Programming: Python, Java, SQL, C, HTML, CSS
Core CS: Object-Oriented Programming, Data Structures & Algorithms
Data Science: Data Cleaning, Feature Engineering, Encoding, Scaling, EDA
Machine Learning: Regression, Classification, Cross-Validation, Hyperparameter Tuning
Algorithms: Logistic Regression, Decision Trees, Random Forest, KNN, SVM, PCA, XGBoost
Deep Learning: MLP, CNN, Transfer Learning (VGG16)
NLP & RAG: BERT, Sentiment Analysis, FAISS, LangChain
Tools: Pandas, NumPy, Scikit-learn, TensorFlow, Keras, FastAPI
Internboot | Sep 2025 – Dec 2025
Worked on end-to-end data science workflows using real-world business datasets. Performed data cleaning, preprocessing, and exploratory data analysis (EDA) to identify trends, anomalies, and data quality issues. Applied feature engineering techniques to improve model input representation and predictive performance. Built and evaluated regression models using Scikit-learn, focusing on error metrics, residual analysis, and model interpretability. Gained hands-on experience in applying machine learning concepts beyond academic datasets, understanding practical constraints and trade-offs. Collaborated with mentors to translate analytical results into actionable insights for decision-making.
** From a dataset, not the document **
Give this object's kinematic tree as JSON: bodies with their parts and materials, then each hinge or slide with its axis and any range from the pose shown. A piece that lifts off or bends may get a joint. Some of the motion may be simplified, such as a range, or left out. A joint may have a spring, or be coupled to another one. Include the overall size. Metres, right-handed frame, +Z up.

International Institute of SDGs and Public Policy Research | Jul 2025 – Oct 2025
Executed the complete machine learning lifecycle on structured datasets aligned with sustainability and public policy research. Conducted detailed exploratory data analysis to uncover patterns, correlations, and data-driven insights relevant to policy outcomes. Performed feature engineering, encoding, and normalization to enhance model robustness and generalization. Developed and compared multiple classification models using Scikit-learn, applying cross-validation and evaluation metrics such as accuracy, precision, recall, and F1-score. Created visualizations and analytical summaries to communicate findings effectively to non-technical stakeholders. Strengthened understanding of applying data science techniques in socially impactful and research-oriented domains.
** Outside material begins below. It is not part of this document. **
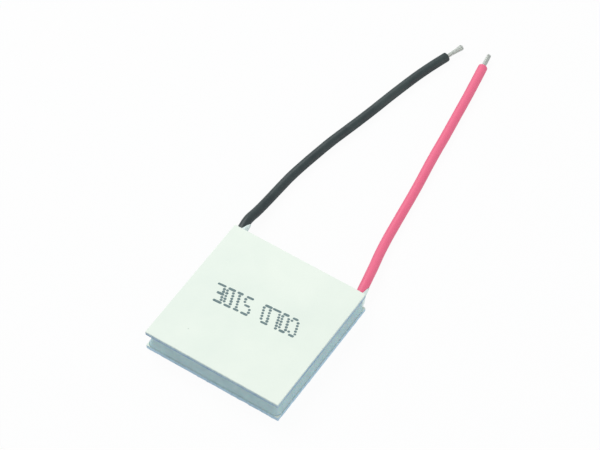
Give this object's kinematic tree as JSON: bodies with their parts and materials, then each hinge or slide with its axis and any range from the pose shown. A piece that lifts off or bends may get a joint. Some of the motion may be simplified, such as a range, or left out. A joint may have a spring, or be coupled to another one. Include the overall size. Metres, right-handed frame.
{
  "type": "thermoelectric cooling module",
  "caption": "Square ceramic thermoelectric cooling module: a series chain of pellets and copper tabs between two plates, sealed at the edge, with two free leads.",
  "frame": {"origin": "centre of the hot face, on the plane that the module rests on", "axes": "+Z from the hot face to the cold face; +Y towards the edge that the leads come out of; +X from the black lead to the red lead"},
  "size_m": [0.0237, 0.0739, 0.0042],
  "materials": {
    "ceramic": "fine matt ground alumina",
    "silicone": "satin grey-blue silicone",
    "lead_silicone": "satin pale silicone",
    "black_jacket": "satin wire insulation",
    "red_jacket": "satin wire insulation",
    "tinned_strands": "tinned copper strands",
    "solder": "dull bright solder",
    "copper": "bright flat copper",
    "p_semiconductor": "cut crystalline alloy",
    "n_semiconductor": "cut crystalline alloy"
  },
  "bodies": {
    "root": {"hot_plate": "ceramic", "cold_plate": "ceramic", "perimeter_seal": "silicone", "black_lead_jacket": "black_jacket", "red_lead_jacket": "red_jacket", "black_lead_root": "tinned_strands", "red_lead_root": "tinned_strands", "black_lead_tip": "tinned_strands", "red_lead_tip": "tinned_strands", "black_lead_sealant": "lead_silicone", "red_lead_sealant": "lead_silicone", "black_solder_joint": "solder", "red_solder_joint": "solder", "black_terminal_tab": "copper", "red_terminal_tab": "copper", "p_pellets_column_01": "p_semiconductor", "p_pellets_column_02": "p_semiconductor", "p_pellets_column_03": "p_semiconductor", "p_pellets_column_04": "p_semiconductor", "p_pellets_column_05": "p_semiconductor", "p_pellets_column_06": "p_semiconductor", "p_pellets_column_07": "p_semiconductor", "p_pellets_column_08": "p_semiconductor", "p_pellets_column_09": "p_semiconductor", "p_pellets_column_10": "p_semiconductor", "p_pellets_column_11": "p_semiconductor", "p_pellets_column_12": "p_semiconductor", "n_pellets_column_01": "n_semiconductor", "n_pellets_column_02": "n_semiconductor", "n_pellets_column_03": "n_semiconductor", "n_pellets_column_04": "n_semiconductor", "n_pellets_column_05": "n_semiconductor", "n_pellets_column_06": "n_semiconductor", "n_pellets_column_07": "n_semiconductor", "n_pellets_column_08": "n_semiconductor", "n_pellets_column_09": "n_semiconductor", "n_pellets_column_10": "n_semiconductor", "n_pellets_column_11": "n_semiconductor", "n_pellets_column_12": "n_semiconductor", "hot_tabs_columns_01_02": "copper", "hot_tabs_columns_03_04": "copper", "hot_tabs_columns_05_06": "copper", "hot_tabs_columns_07_08": "copper", "hot_tabs_columns_09_10": "copper", "hot_tabs_columns_11_12": "copper", "cold_tabs_columns_01_02": "copper", "cold_tabs_columns_03_04": "copper", "cold_tabs_columns_05_06": "copper", "cold_tabs_columns_07_08": "copper", "cold_tabs_columns_09_10": "copper", "cold_tabs_columns_11_12": "copper", "cold_bridges_front": "copper", "cold_bridges_rear": "copper", "hot_solder_films": "solder", "cold_solder_films": "solder"}
  },
  "joints": []
}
Developed a supervised machine learning pipeline to predict personality traits (Introvert/Extrovert) from behavioral and survey-based data. Performed extensive data preprocessing including missing value imputation, categorical encoding, feature scaling, and outlier handling to ensure model robustness. Conducted exploratory data analysis (EDA) to identify key behavioral indicators influencing personality classification. Implemented and compared multiple classifiers including Support Vector Machines (SVM) and Multilayer Perceptron (MLP), using K-Fold cross-validation to prevent overfitting and ensure generalization. Achieved a 92% F1-score and 93% recall, indicating strong performance on imbalanced class distributions. Deployed the final model using FastAPI, enabling real-time predictions through RESTful APIs and improving accessibility for downstream applications.
Designed and implemented a deep learning-based image classification system to identify apparel brands such as Nike, Adidas, and Converse from product images. Utilized Convolutional Neural Networks (CNNs) with VGG16 transfer learning, leveraging pretrained ImageNet weights to extract high-level visual features. Fine-tuned upper convolutional layers to adapt the model to domain-specific patterns while reducing training time and computational cost. Applied data augmentation techniques to improve model generalization across varied lighting and image orientations. Used training callbacks such as EarlyStopping and ModelCheckpoint to prevent overfitting and stabilize convergence. Evaluated performance using validation accuracy and loss curves across multiple epochs.
Built a semantic search system to retrieve contextually relevant information from PDF documents such as academic notes and technical material. Extracted and chunked text from PDFs while preserving semantic coherence across sections. Generated dense vector embeddings using HuggingFace sentence transformers and indexed them using FAISS for efficient similarity search. Enabled semantic retrieval based on contextual similarity rather than keyword matching, improving relevance and search quality. Designed the system to be scalable and fast, achieving low-latency retrieval without relying on large language models. Demonstrated practical understanding of vector databases and semantic information retrieval pipelines.
Developed an end-to-end Natural Language Processing pipeline for sentiment analysis under academic supervision. Performed comprehensive text preprocessing including tokenization, lemmatization, stop-word removal, and normalization. Implemented transformer-based models such as BERT to generate contextual embeddings capturing semantic meaning beyond surface-level text. Compared transformer-based approaches with lexicon-based methods like VADER to evaluate accuracy, interpretability, and performance trade-offs. Applied sentiment classification and aspect-based opinion extraction to analyze user opinions and emotional polarity in text datasets. Strengthened understanding of NLP model evaluation and real-world text variability.